Microstructure and material properties of 3D-printed bimetallic steels

Corroded steel components can be repaired by laser 3D printing technology. However, studies on the mechanical behaviour of repaired areas composed of a substrate and deposited material are still limited. In this study, 316 L stainless steel powder was deposited on Q355B steel plates through 3D laser printing technology to form bimetallic steel plates. Uniaxial tensile tests were conducted on Q355B steel coupons, laser 3D-printed 316 L stainless steel coupons, and bimetallic steel coupons. The test results revealed that ductile fracture occurred in the bimetallic steel coupons. The mechanical properties of bimetallic steel are considerably correlated with the properties of the cladding layer and substrate. During the loading process, the axial strain of the bimetallic steel coupons was uniformly distributed along the thickness direction, indicating that the substrate and cladding materials maintained excellent cooperative deformation.
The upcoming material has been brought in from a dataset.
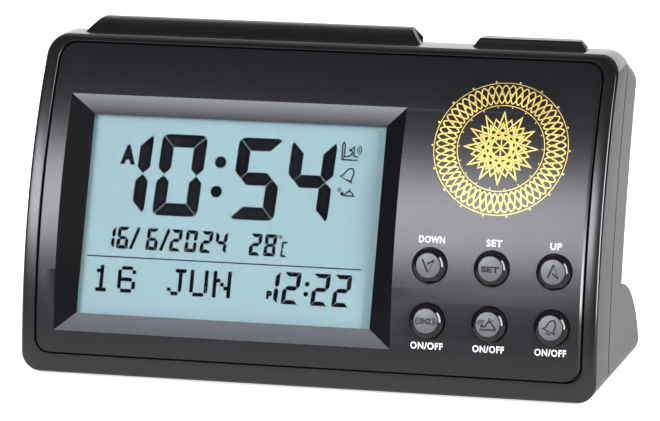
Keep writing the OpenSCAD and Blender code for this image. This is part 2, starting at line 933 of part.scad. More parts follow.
// Flat cable from the key board to its socket on the main board
module ribbon_cable() {
    first = 2 - keys_w / 2;
    last = first - ribbon_w - 2;
    color([0.75, 0.75, 0.72])
        stand()
            difference() {
                at_keys()
                    translate([0, 4 - ribbon_w, 0]) {
                        translate([first, 0, keys_back - ribbon_t])
                            cube([ribbon_w / 2, ribbon_w, ribbon_t]);
                        translate([first, 0, keys_back - ribbon_back])
                            cube([ribbon_t, ribbon_w, ribbon_back]);
                        translate([last, 0, keys_back - ribbon_back])
                            cube([first + ribbon_t - last, ribbon_w, ribbon_t]);
                        // Socket
                        translate([last + 0.4, 0.4, keys_back - ribbon_back + ribbon_t])
                            cube([ribbon_w / 3, ribbon_w - 0.8, 2 * ribbon_back]);
                    }
                at_window()
                    slab(main_w + 4, 2 * main_h, main_z - board_t, far);
            }
}

// ---------- keys on top ----------

// Everything under a line that follows the top at a height in front, in the side view
module under_top(z) {
    polygon([
        [-far, -far], [-far, z], [top_flat_y, z], [far, z - (far - top_flat_y) * tan(top_fall)],
        [far, -far]
    ]);
}

// Side view of the long key
module bar_view() {
    difference() {
        intersection() {
            union() {
                translate(bar_c)
                    circle(bar_r, $fn = 128);
                translate([bar_y, slot_low])
                    square([bar_back - bar_y, bar_c[1] - slot_low]);
            }
            translate([bar_y, slot_low])
                square([bar_back - bar_y, 20]);
        }
        under_top(key_bottom_z);
    }
}

module cap_view() {
    rear = cap_y + cap_d;
    difference() {
        polygon([
            [cap_y, slot_low], [cap_y, case_h], [cap_y + 0.9, case_h + cap_rise],
            [top_flat_y, case_h + cap_rise],
            [rear - 1, case_h + cap_rise - (rear - 1 - top_flat_y) * tan(top_fall)],
            [rear, case_h - 1.5], [rear, slot_low]
        ]);
        under_top(key_bottom_z);
    }
}

// Front view of a top key with sloping ends
module sloped_ends(len, rise) {
    polygon([
        [-len / 2, slot_low], [-len / 2, case_h], [-len / 2 + rise * end_slope, case_h + rise],
        [len / 2 - rise * end_slope, case_h + rise], [len / 2, case_h], [len / 2, slot_low]
    ]);
}

// Hollow under a top key, closed by a ceiling that follows the case's top
module key_hollow(len, front, rear) {
    across(len - 2 * key_wall)
        intersection() {
            under_top(case_h);
            translate([front + key_wall, 0])
                square([rear - front - 2 * key_wall, far]);
        }
}

// Tabs at both ends that keep a top key in its slot, under the top wall
module end_tabs(x, len) {
    for (side = [-1, 1])
        translate([x + side * (len / 2 + tab_len / 2 - 0.5) - tab_len / 2 - 0.5, tab_y, key_bottom_z])
            cube([tab_len + 1, tab_d, 1.25]);
}

// Presser over the switch, seats of the springs and the guide pins inside the springs
module key_bosses(x, spring_places) {
    post(x, top_axis_y, 2, top_plunger_z, case_h + 0.4);
    for (place = spring_places) {
        post(place, top_axis_y, spring_d / 2 + 0.2, key_bottom_z, case_h + 0.4);
        post(place, top_axis_y, 1.2, key_bottom_z - 3.5, key_bottom_z + 1);
    }
}

module top_bar() {
    color([0.1, 0.1, 0.11])
        stand() {
            translate([bar_x, 0, 0])
                difference() {
                    intersection() {
                        across(bar_len)
                            bar_view();
                        through()
                            sloped_ends(bar_len, bar_rise);
                    }
                    key_hollow(bar_len, bar_y, bar_back);
                }
            end_tabs(bar_x, bar_len);
            key_bosses(bar_x, bar_spring_x);
        }
}

module top_cap() {
    color([0.1, 0.1, 0.11])
        stand() {
            translate([cap_x, 0, 0])
                difference() {
                    intersection() {
                        across(cap_len)
                            cap_view();
                        through()
                            sloped_ends(cap_len, cap_rise);
                    }
                    key_hollow(cap_len, cap_y, cap_y + cap_d);
                }
            end_tabs(cap_x, cap_len);
            key_bosses(cap_x, cap_spring_x);
        }
}

module top_board() {
    color([0.1, 0.35, 0.18])
        stand()
            translate([-top_board_w / 2, top_axis_y - top_board_d / 2, top_board_z])
                cube([top_board_w, top_board_d, board_t]);
}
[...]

Bending tests and scanning electron microscopy observations indicate that a reliable and robust metallurgical bond is established at the interface between the substrate and the cladding layer. The interface area can be divided into the cladding layer, the carburising zone, the decarburised zone, and the Q355B substrate. The microhardness results indicate a considerable increase in the hardness of the carburised layer, which enhances the tensile strength of the bimetallic steel. On the basis of the experimental results, a three-stage model for predicting the stress‒strain curve of bimetallic steel was established.